Milliyetçiliklerin savaşı, aslında, "Çocukları kim nasıl eğitecek" savaşıdır. Devletin doğrudan eğitim işlemi üzerinden insanları belli bir sosyo-kültürel homojenliğe (mecburen, sistemin dayatmasıyla) zorlamasının yanı sıra, bir de bunun zaman içinde oluşmuş "örfü adeti" vardır. Mesela zamanın Sünni Milliyetçiliğinin bence en zavallı sözcülerinden Ali Bulaç şöyle der: "Dini öğretinin tamamından ve beşeriyetin her bölgesinde ve dini havzasında gözlenen örfünden anladığım kadarıyla kadının birinci görevi annelik ve ev hanımlığıdır." Ali Bulaç, o yarım asırı geçkin aklıyla, buralardan, kadının evde oturmadığı için bu kadar çok öldürüldüğü gibi bir sonuca varıyor! (Şimdi bir cümle sonra anti-modernizmi kendi dandik İslamcı ideolojisine "uydurmaya" çalışırken düştüğü durumları başka bir yazıya bırakarak, bu cümledeki Sünni milliyetçiliğine bakalım)

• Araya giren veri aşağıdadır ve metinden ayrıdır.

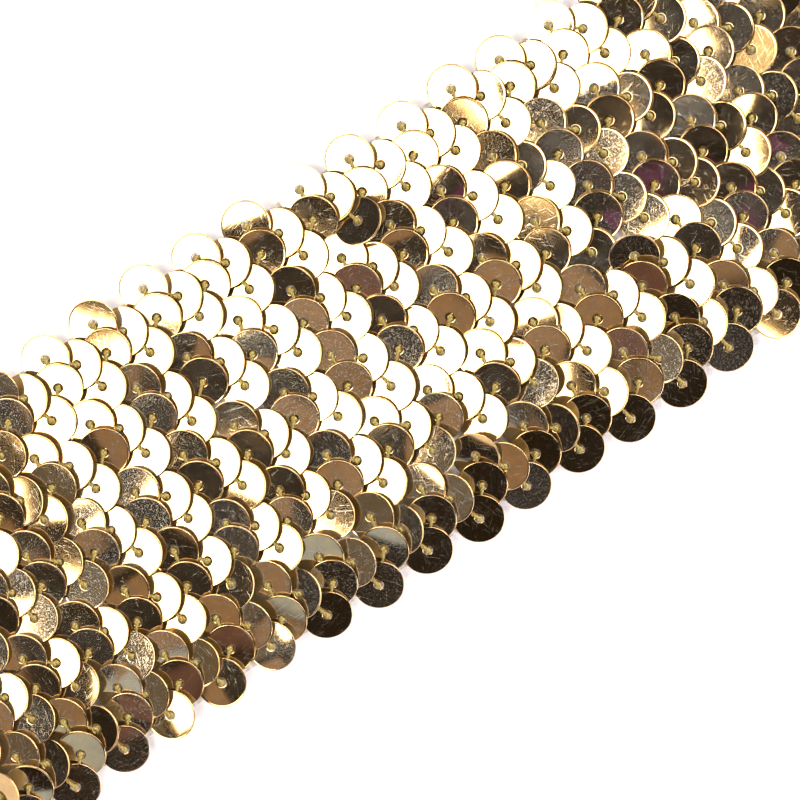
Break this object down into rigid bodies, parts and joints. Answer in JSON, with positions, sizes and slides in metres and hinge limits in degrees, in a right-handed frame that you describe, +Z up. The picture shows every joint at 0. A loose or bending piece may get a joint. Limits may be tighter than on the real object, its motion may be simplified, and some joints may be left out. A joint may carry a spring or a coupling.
{
  "type": "sequin trim",
  "caption": "Flat cut length of stretch sequin trim: round gold foil sequins sewn edge over edge in side-by-side zigzag chains on a pale cloth backing tape.",
  "frame": {"origin": "centre of the footprint, on the underside of the backing tape", "axes": "+X along the trim, +Y across it towards the first chain, +Z up out of the sequin side"},
  "size_m": [0.149, 0.0494, 0.0028],
  "materials": {
    "gold_foil": "mirror-bright gold metallised film with fine scratches",
    "backing_cloth": "fine pale knit tape",
    "gold_thread": "glossy two-ply sewing thread"
  },
  "bodies": {
    "root": {"backing": "backing_cloth", "sequin_row_1": "gold_foil", "sequin_row_2": "gold_foil", "sequin_row_3": "gold_foil", "sequin_row_4": "gold_foil", "sequin_row_5": "gold_foil"}
  },
  "joints": []
}
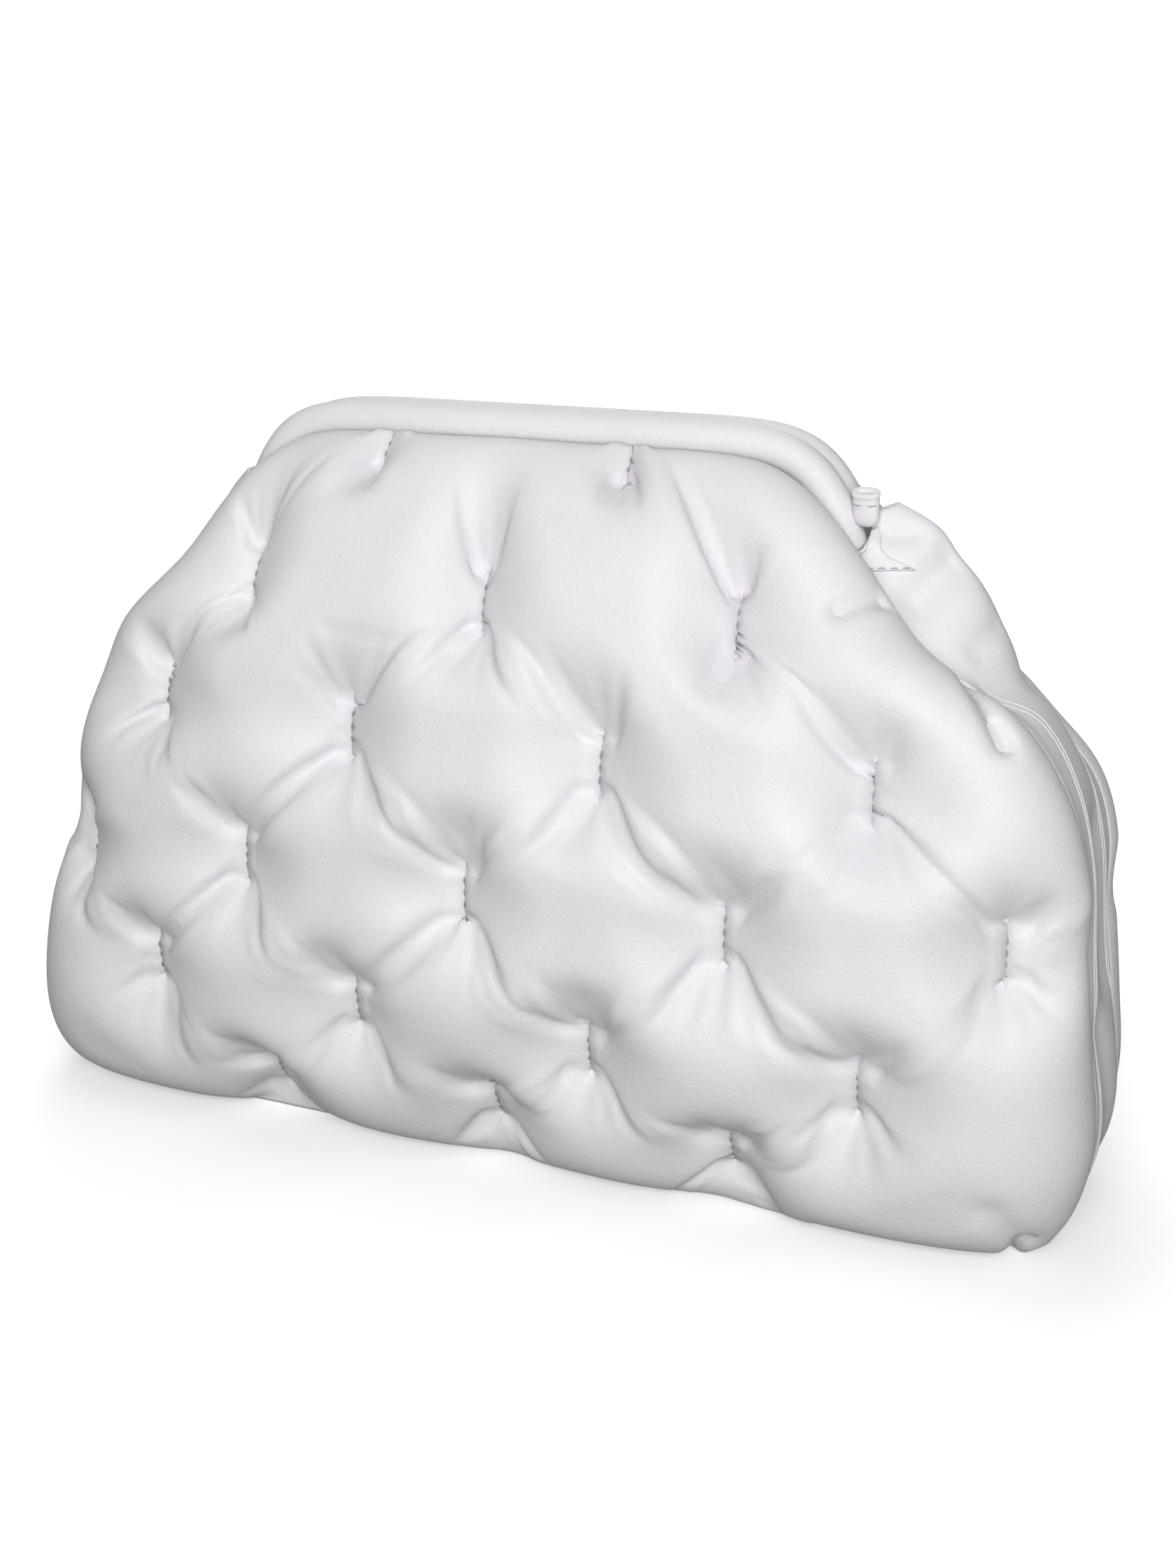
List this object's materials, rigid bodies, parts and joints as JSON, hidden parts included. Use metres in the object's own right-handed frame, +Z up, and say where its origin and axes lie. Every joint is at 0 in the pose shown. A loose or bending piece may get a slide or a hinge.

Ali Bulaç'ın, beşeriyetinin "dini örfü"nden çırattığı ilk sonuç, örfün değişmez stabil bir şey olduğudur. Yani kadının evde oturması, değişmez sonsuz bir yasadır. (Örfler fi tarihinde homojen çelik-betondan imal edildiklerinden, asla değişmezler!)
Bu milliyetçi yaklaşımın buradaki sıfatı da Türk/Kürt olmuyor da, "Din" oluyor ve tabii bu lafı da kendi anladığı türden homojen bir "Sünnilik" sayıyor. Sünnici Milliyetçilik, Türkçü/Kürtçü milliyetçilikten daha sağlam göründüğü ama çok daha aptalca bir ideoloji olduğundan, evrensel değerlerle uyuşamıyor ve her zaman ofsayta düşüyor. Mesela Ali Bulaç'ın kadınlar konusundaki bu "örfi" fikrini kendi yakınlarına bile kabul ettirmesi zor, zira Türkiye'de İslami kimlikli bir sonradan-modernleşme yaşandı ve kadınlar başörtülerini takıp sokağa çıktılar, eve dönmezler artık -niye dönsünler ki? (O betondan "Örfler"i de yıkıverirler)
Yeni Sünni Milliyetçiliği, diğer milliyetçilikler gibi Sünniliği de tartıştırmıyor, laf söyletmiyor -çünkü o kıytırık ideolojisini "Din" sayıp, karşı çıkanı da günah işlemiş sayıyor! Etnikçi milliyetçiliklerle arasında nitel bir fark yok.
Milliyetçiliğin faşizan yasaklarını, dinin yasakları diye satan çöl faşizminin milliyetçiliği de böyle işliyor. "Ilımlı" İslamcı konformizminin halka sunduğu homojenleşme dayatmasının en hafif biçimi, "örf ve ananelere uymak." Milliyetçilik bunları, sadece devletin gücüyle yapıyor. Milliyetçilik üreten etnik/dini sosyo-kültürel homojenleşme denemelerinin tüm ideolojik biçimleri, devlete dayanmak zorundadır.
Eskiden eğitim, evde yapılan birşeymiş. Yani müfredatın olmadığı, "Kürtçe eğitim" diye bir fikrin henüz akıllara düşmediği, Diyanet ve din dersi denen şeylerin icad edilmediği zamanlar da yaşanmış Türkiye'de. Eğitim, her bölgenin, halkın, kabilenin kendi kendine yaptığı, homojen olmayan bir şeymiş. Elit alimler sınıfının ise  biteviye eğitilmiş adamlardan oluşmadığını tarihten biliyoruz.
Sadece Ulus-devletler çağında, (yani kapitalist çağda) okullar ve ortak kültür diye birşey ortaya çıkmış. Sosyo-kültürel homojenleşmeyi "Zorunlu Eğitim" sağladığından, dünyanın bütün faşistleri devletçidir -ister Türk, ister Kürt ister Sünni olsunlar, devletin insanları nasıl eğiteceğine karar vermek isterler. Milliyetçilik de budur zaten.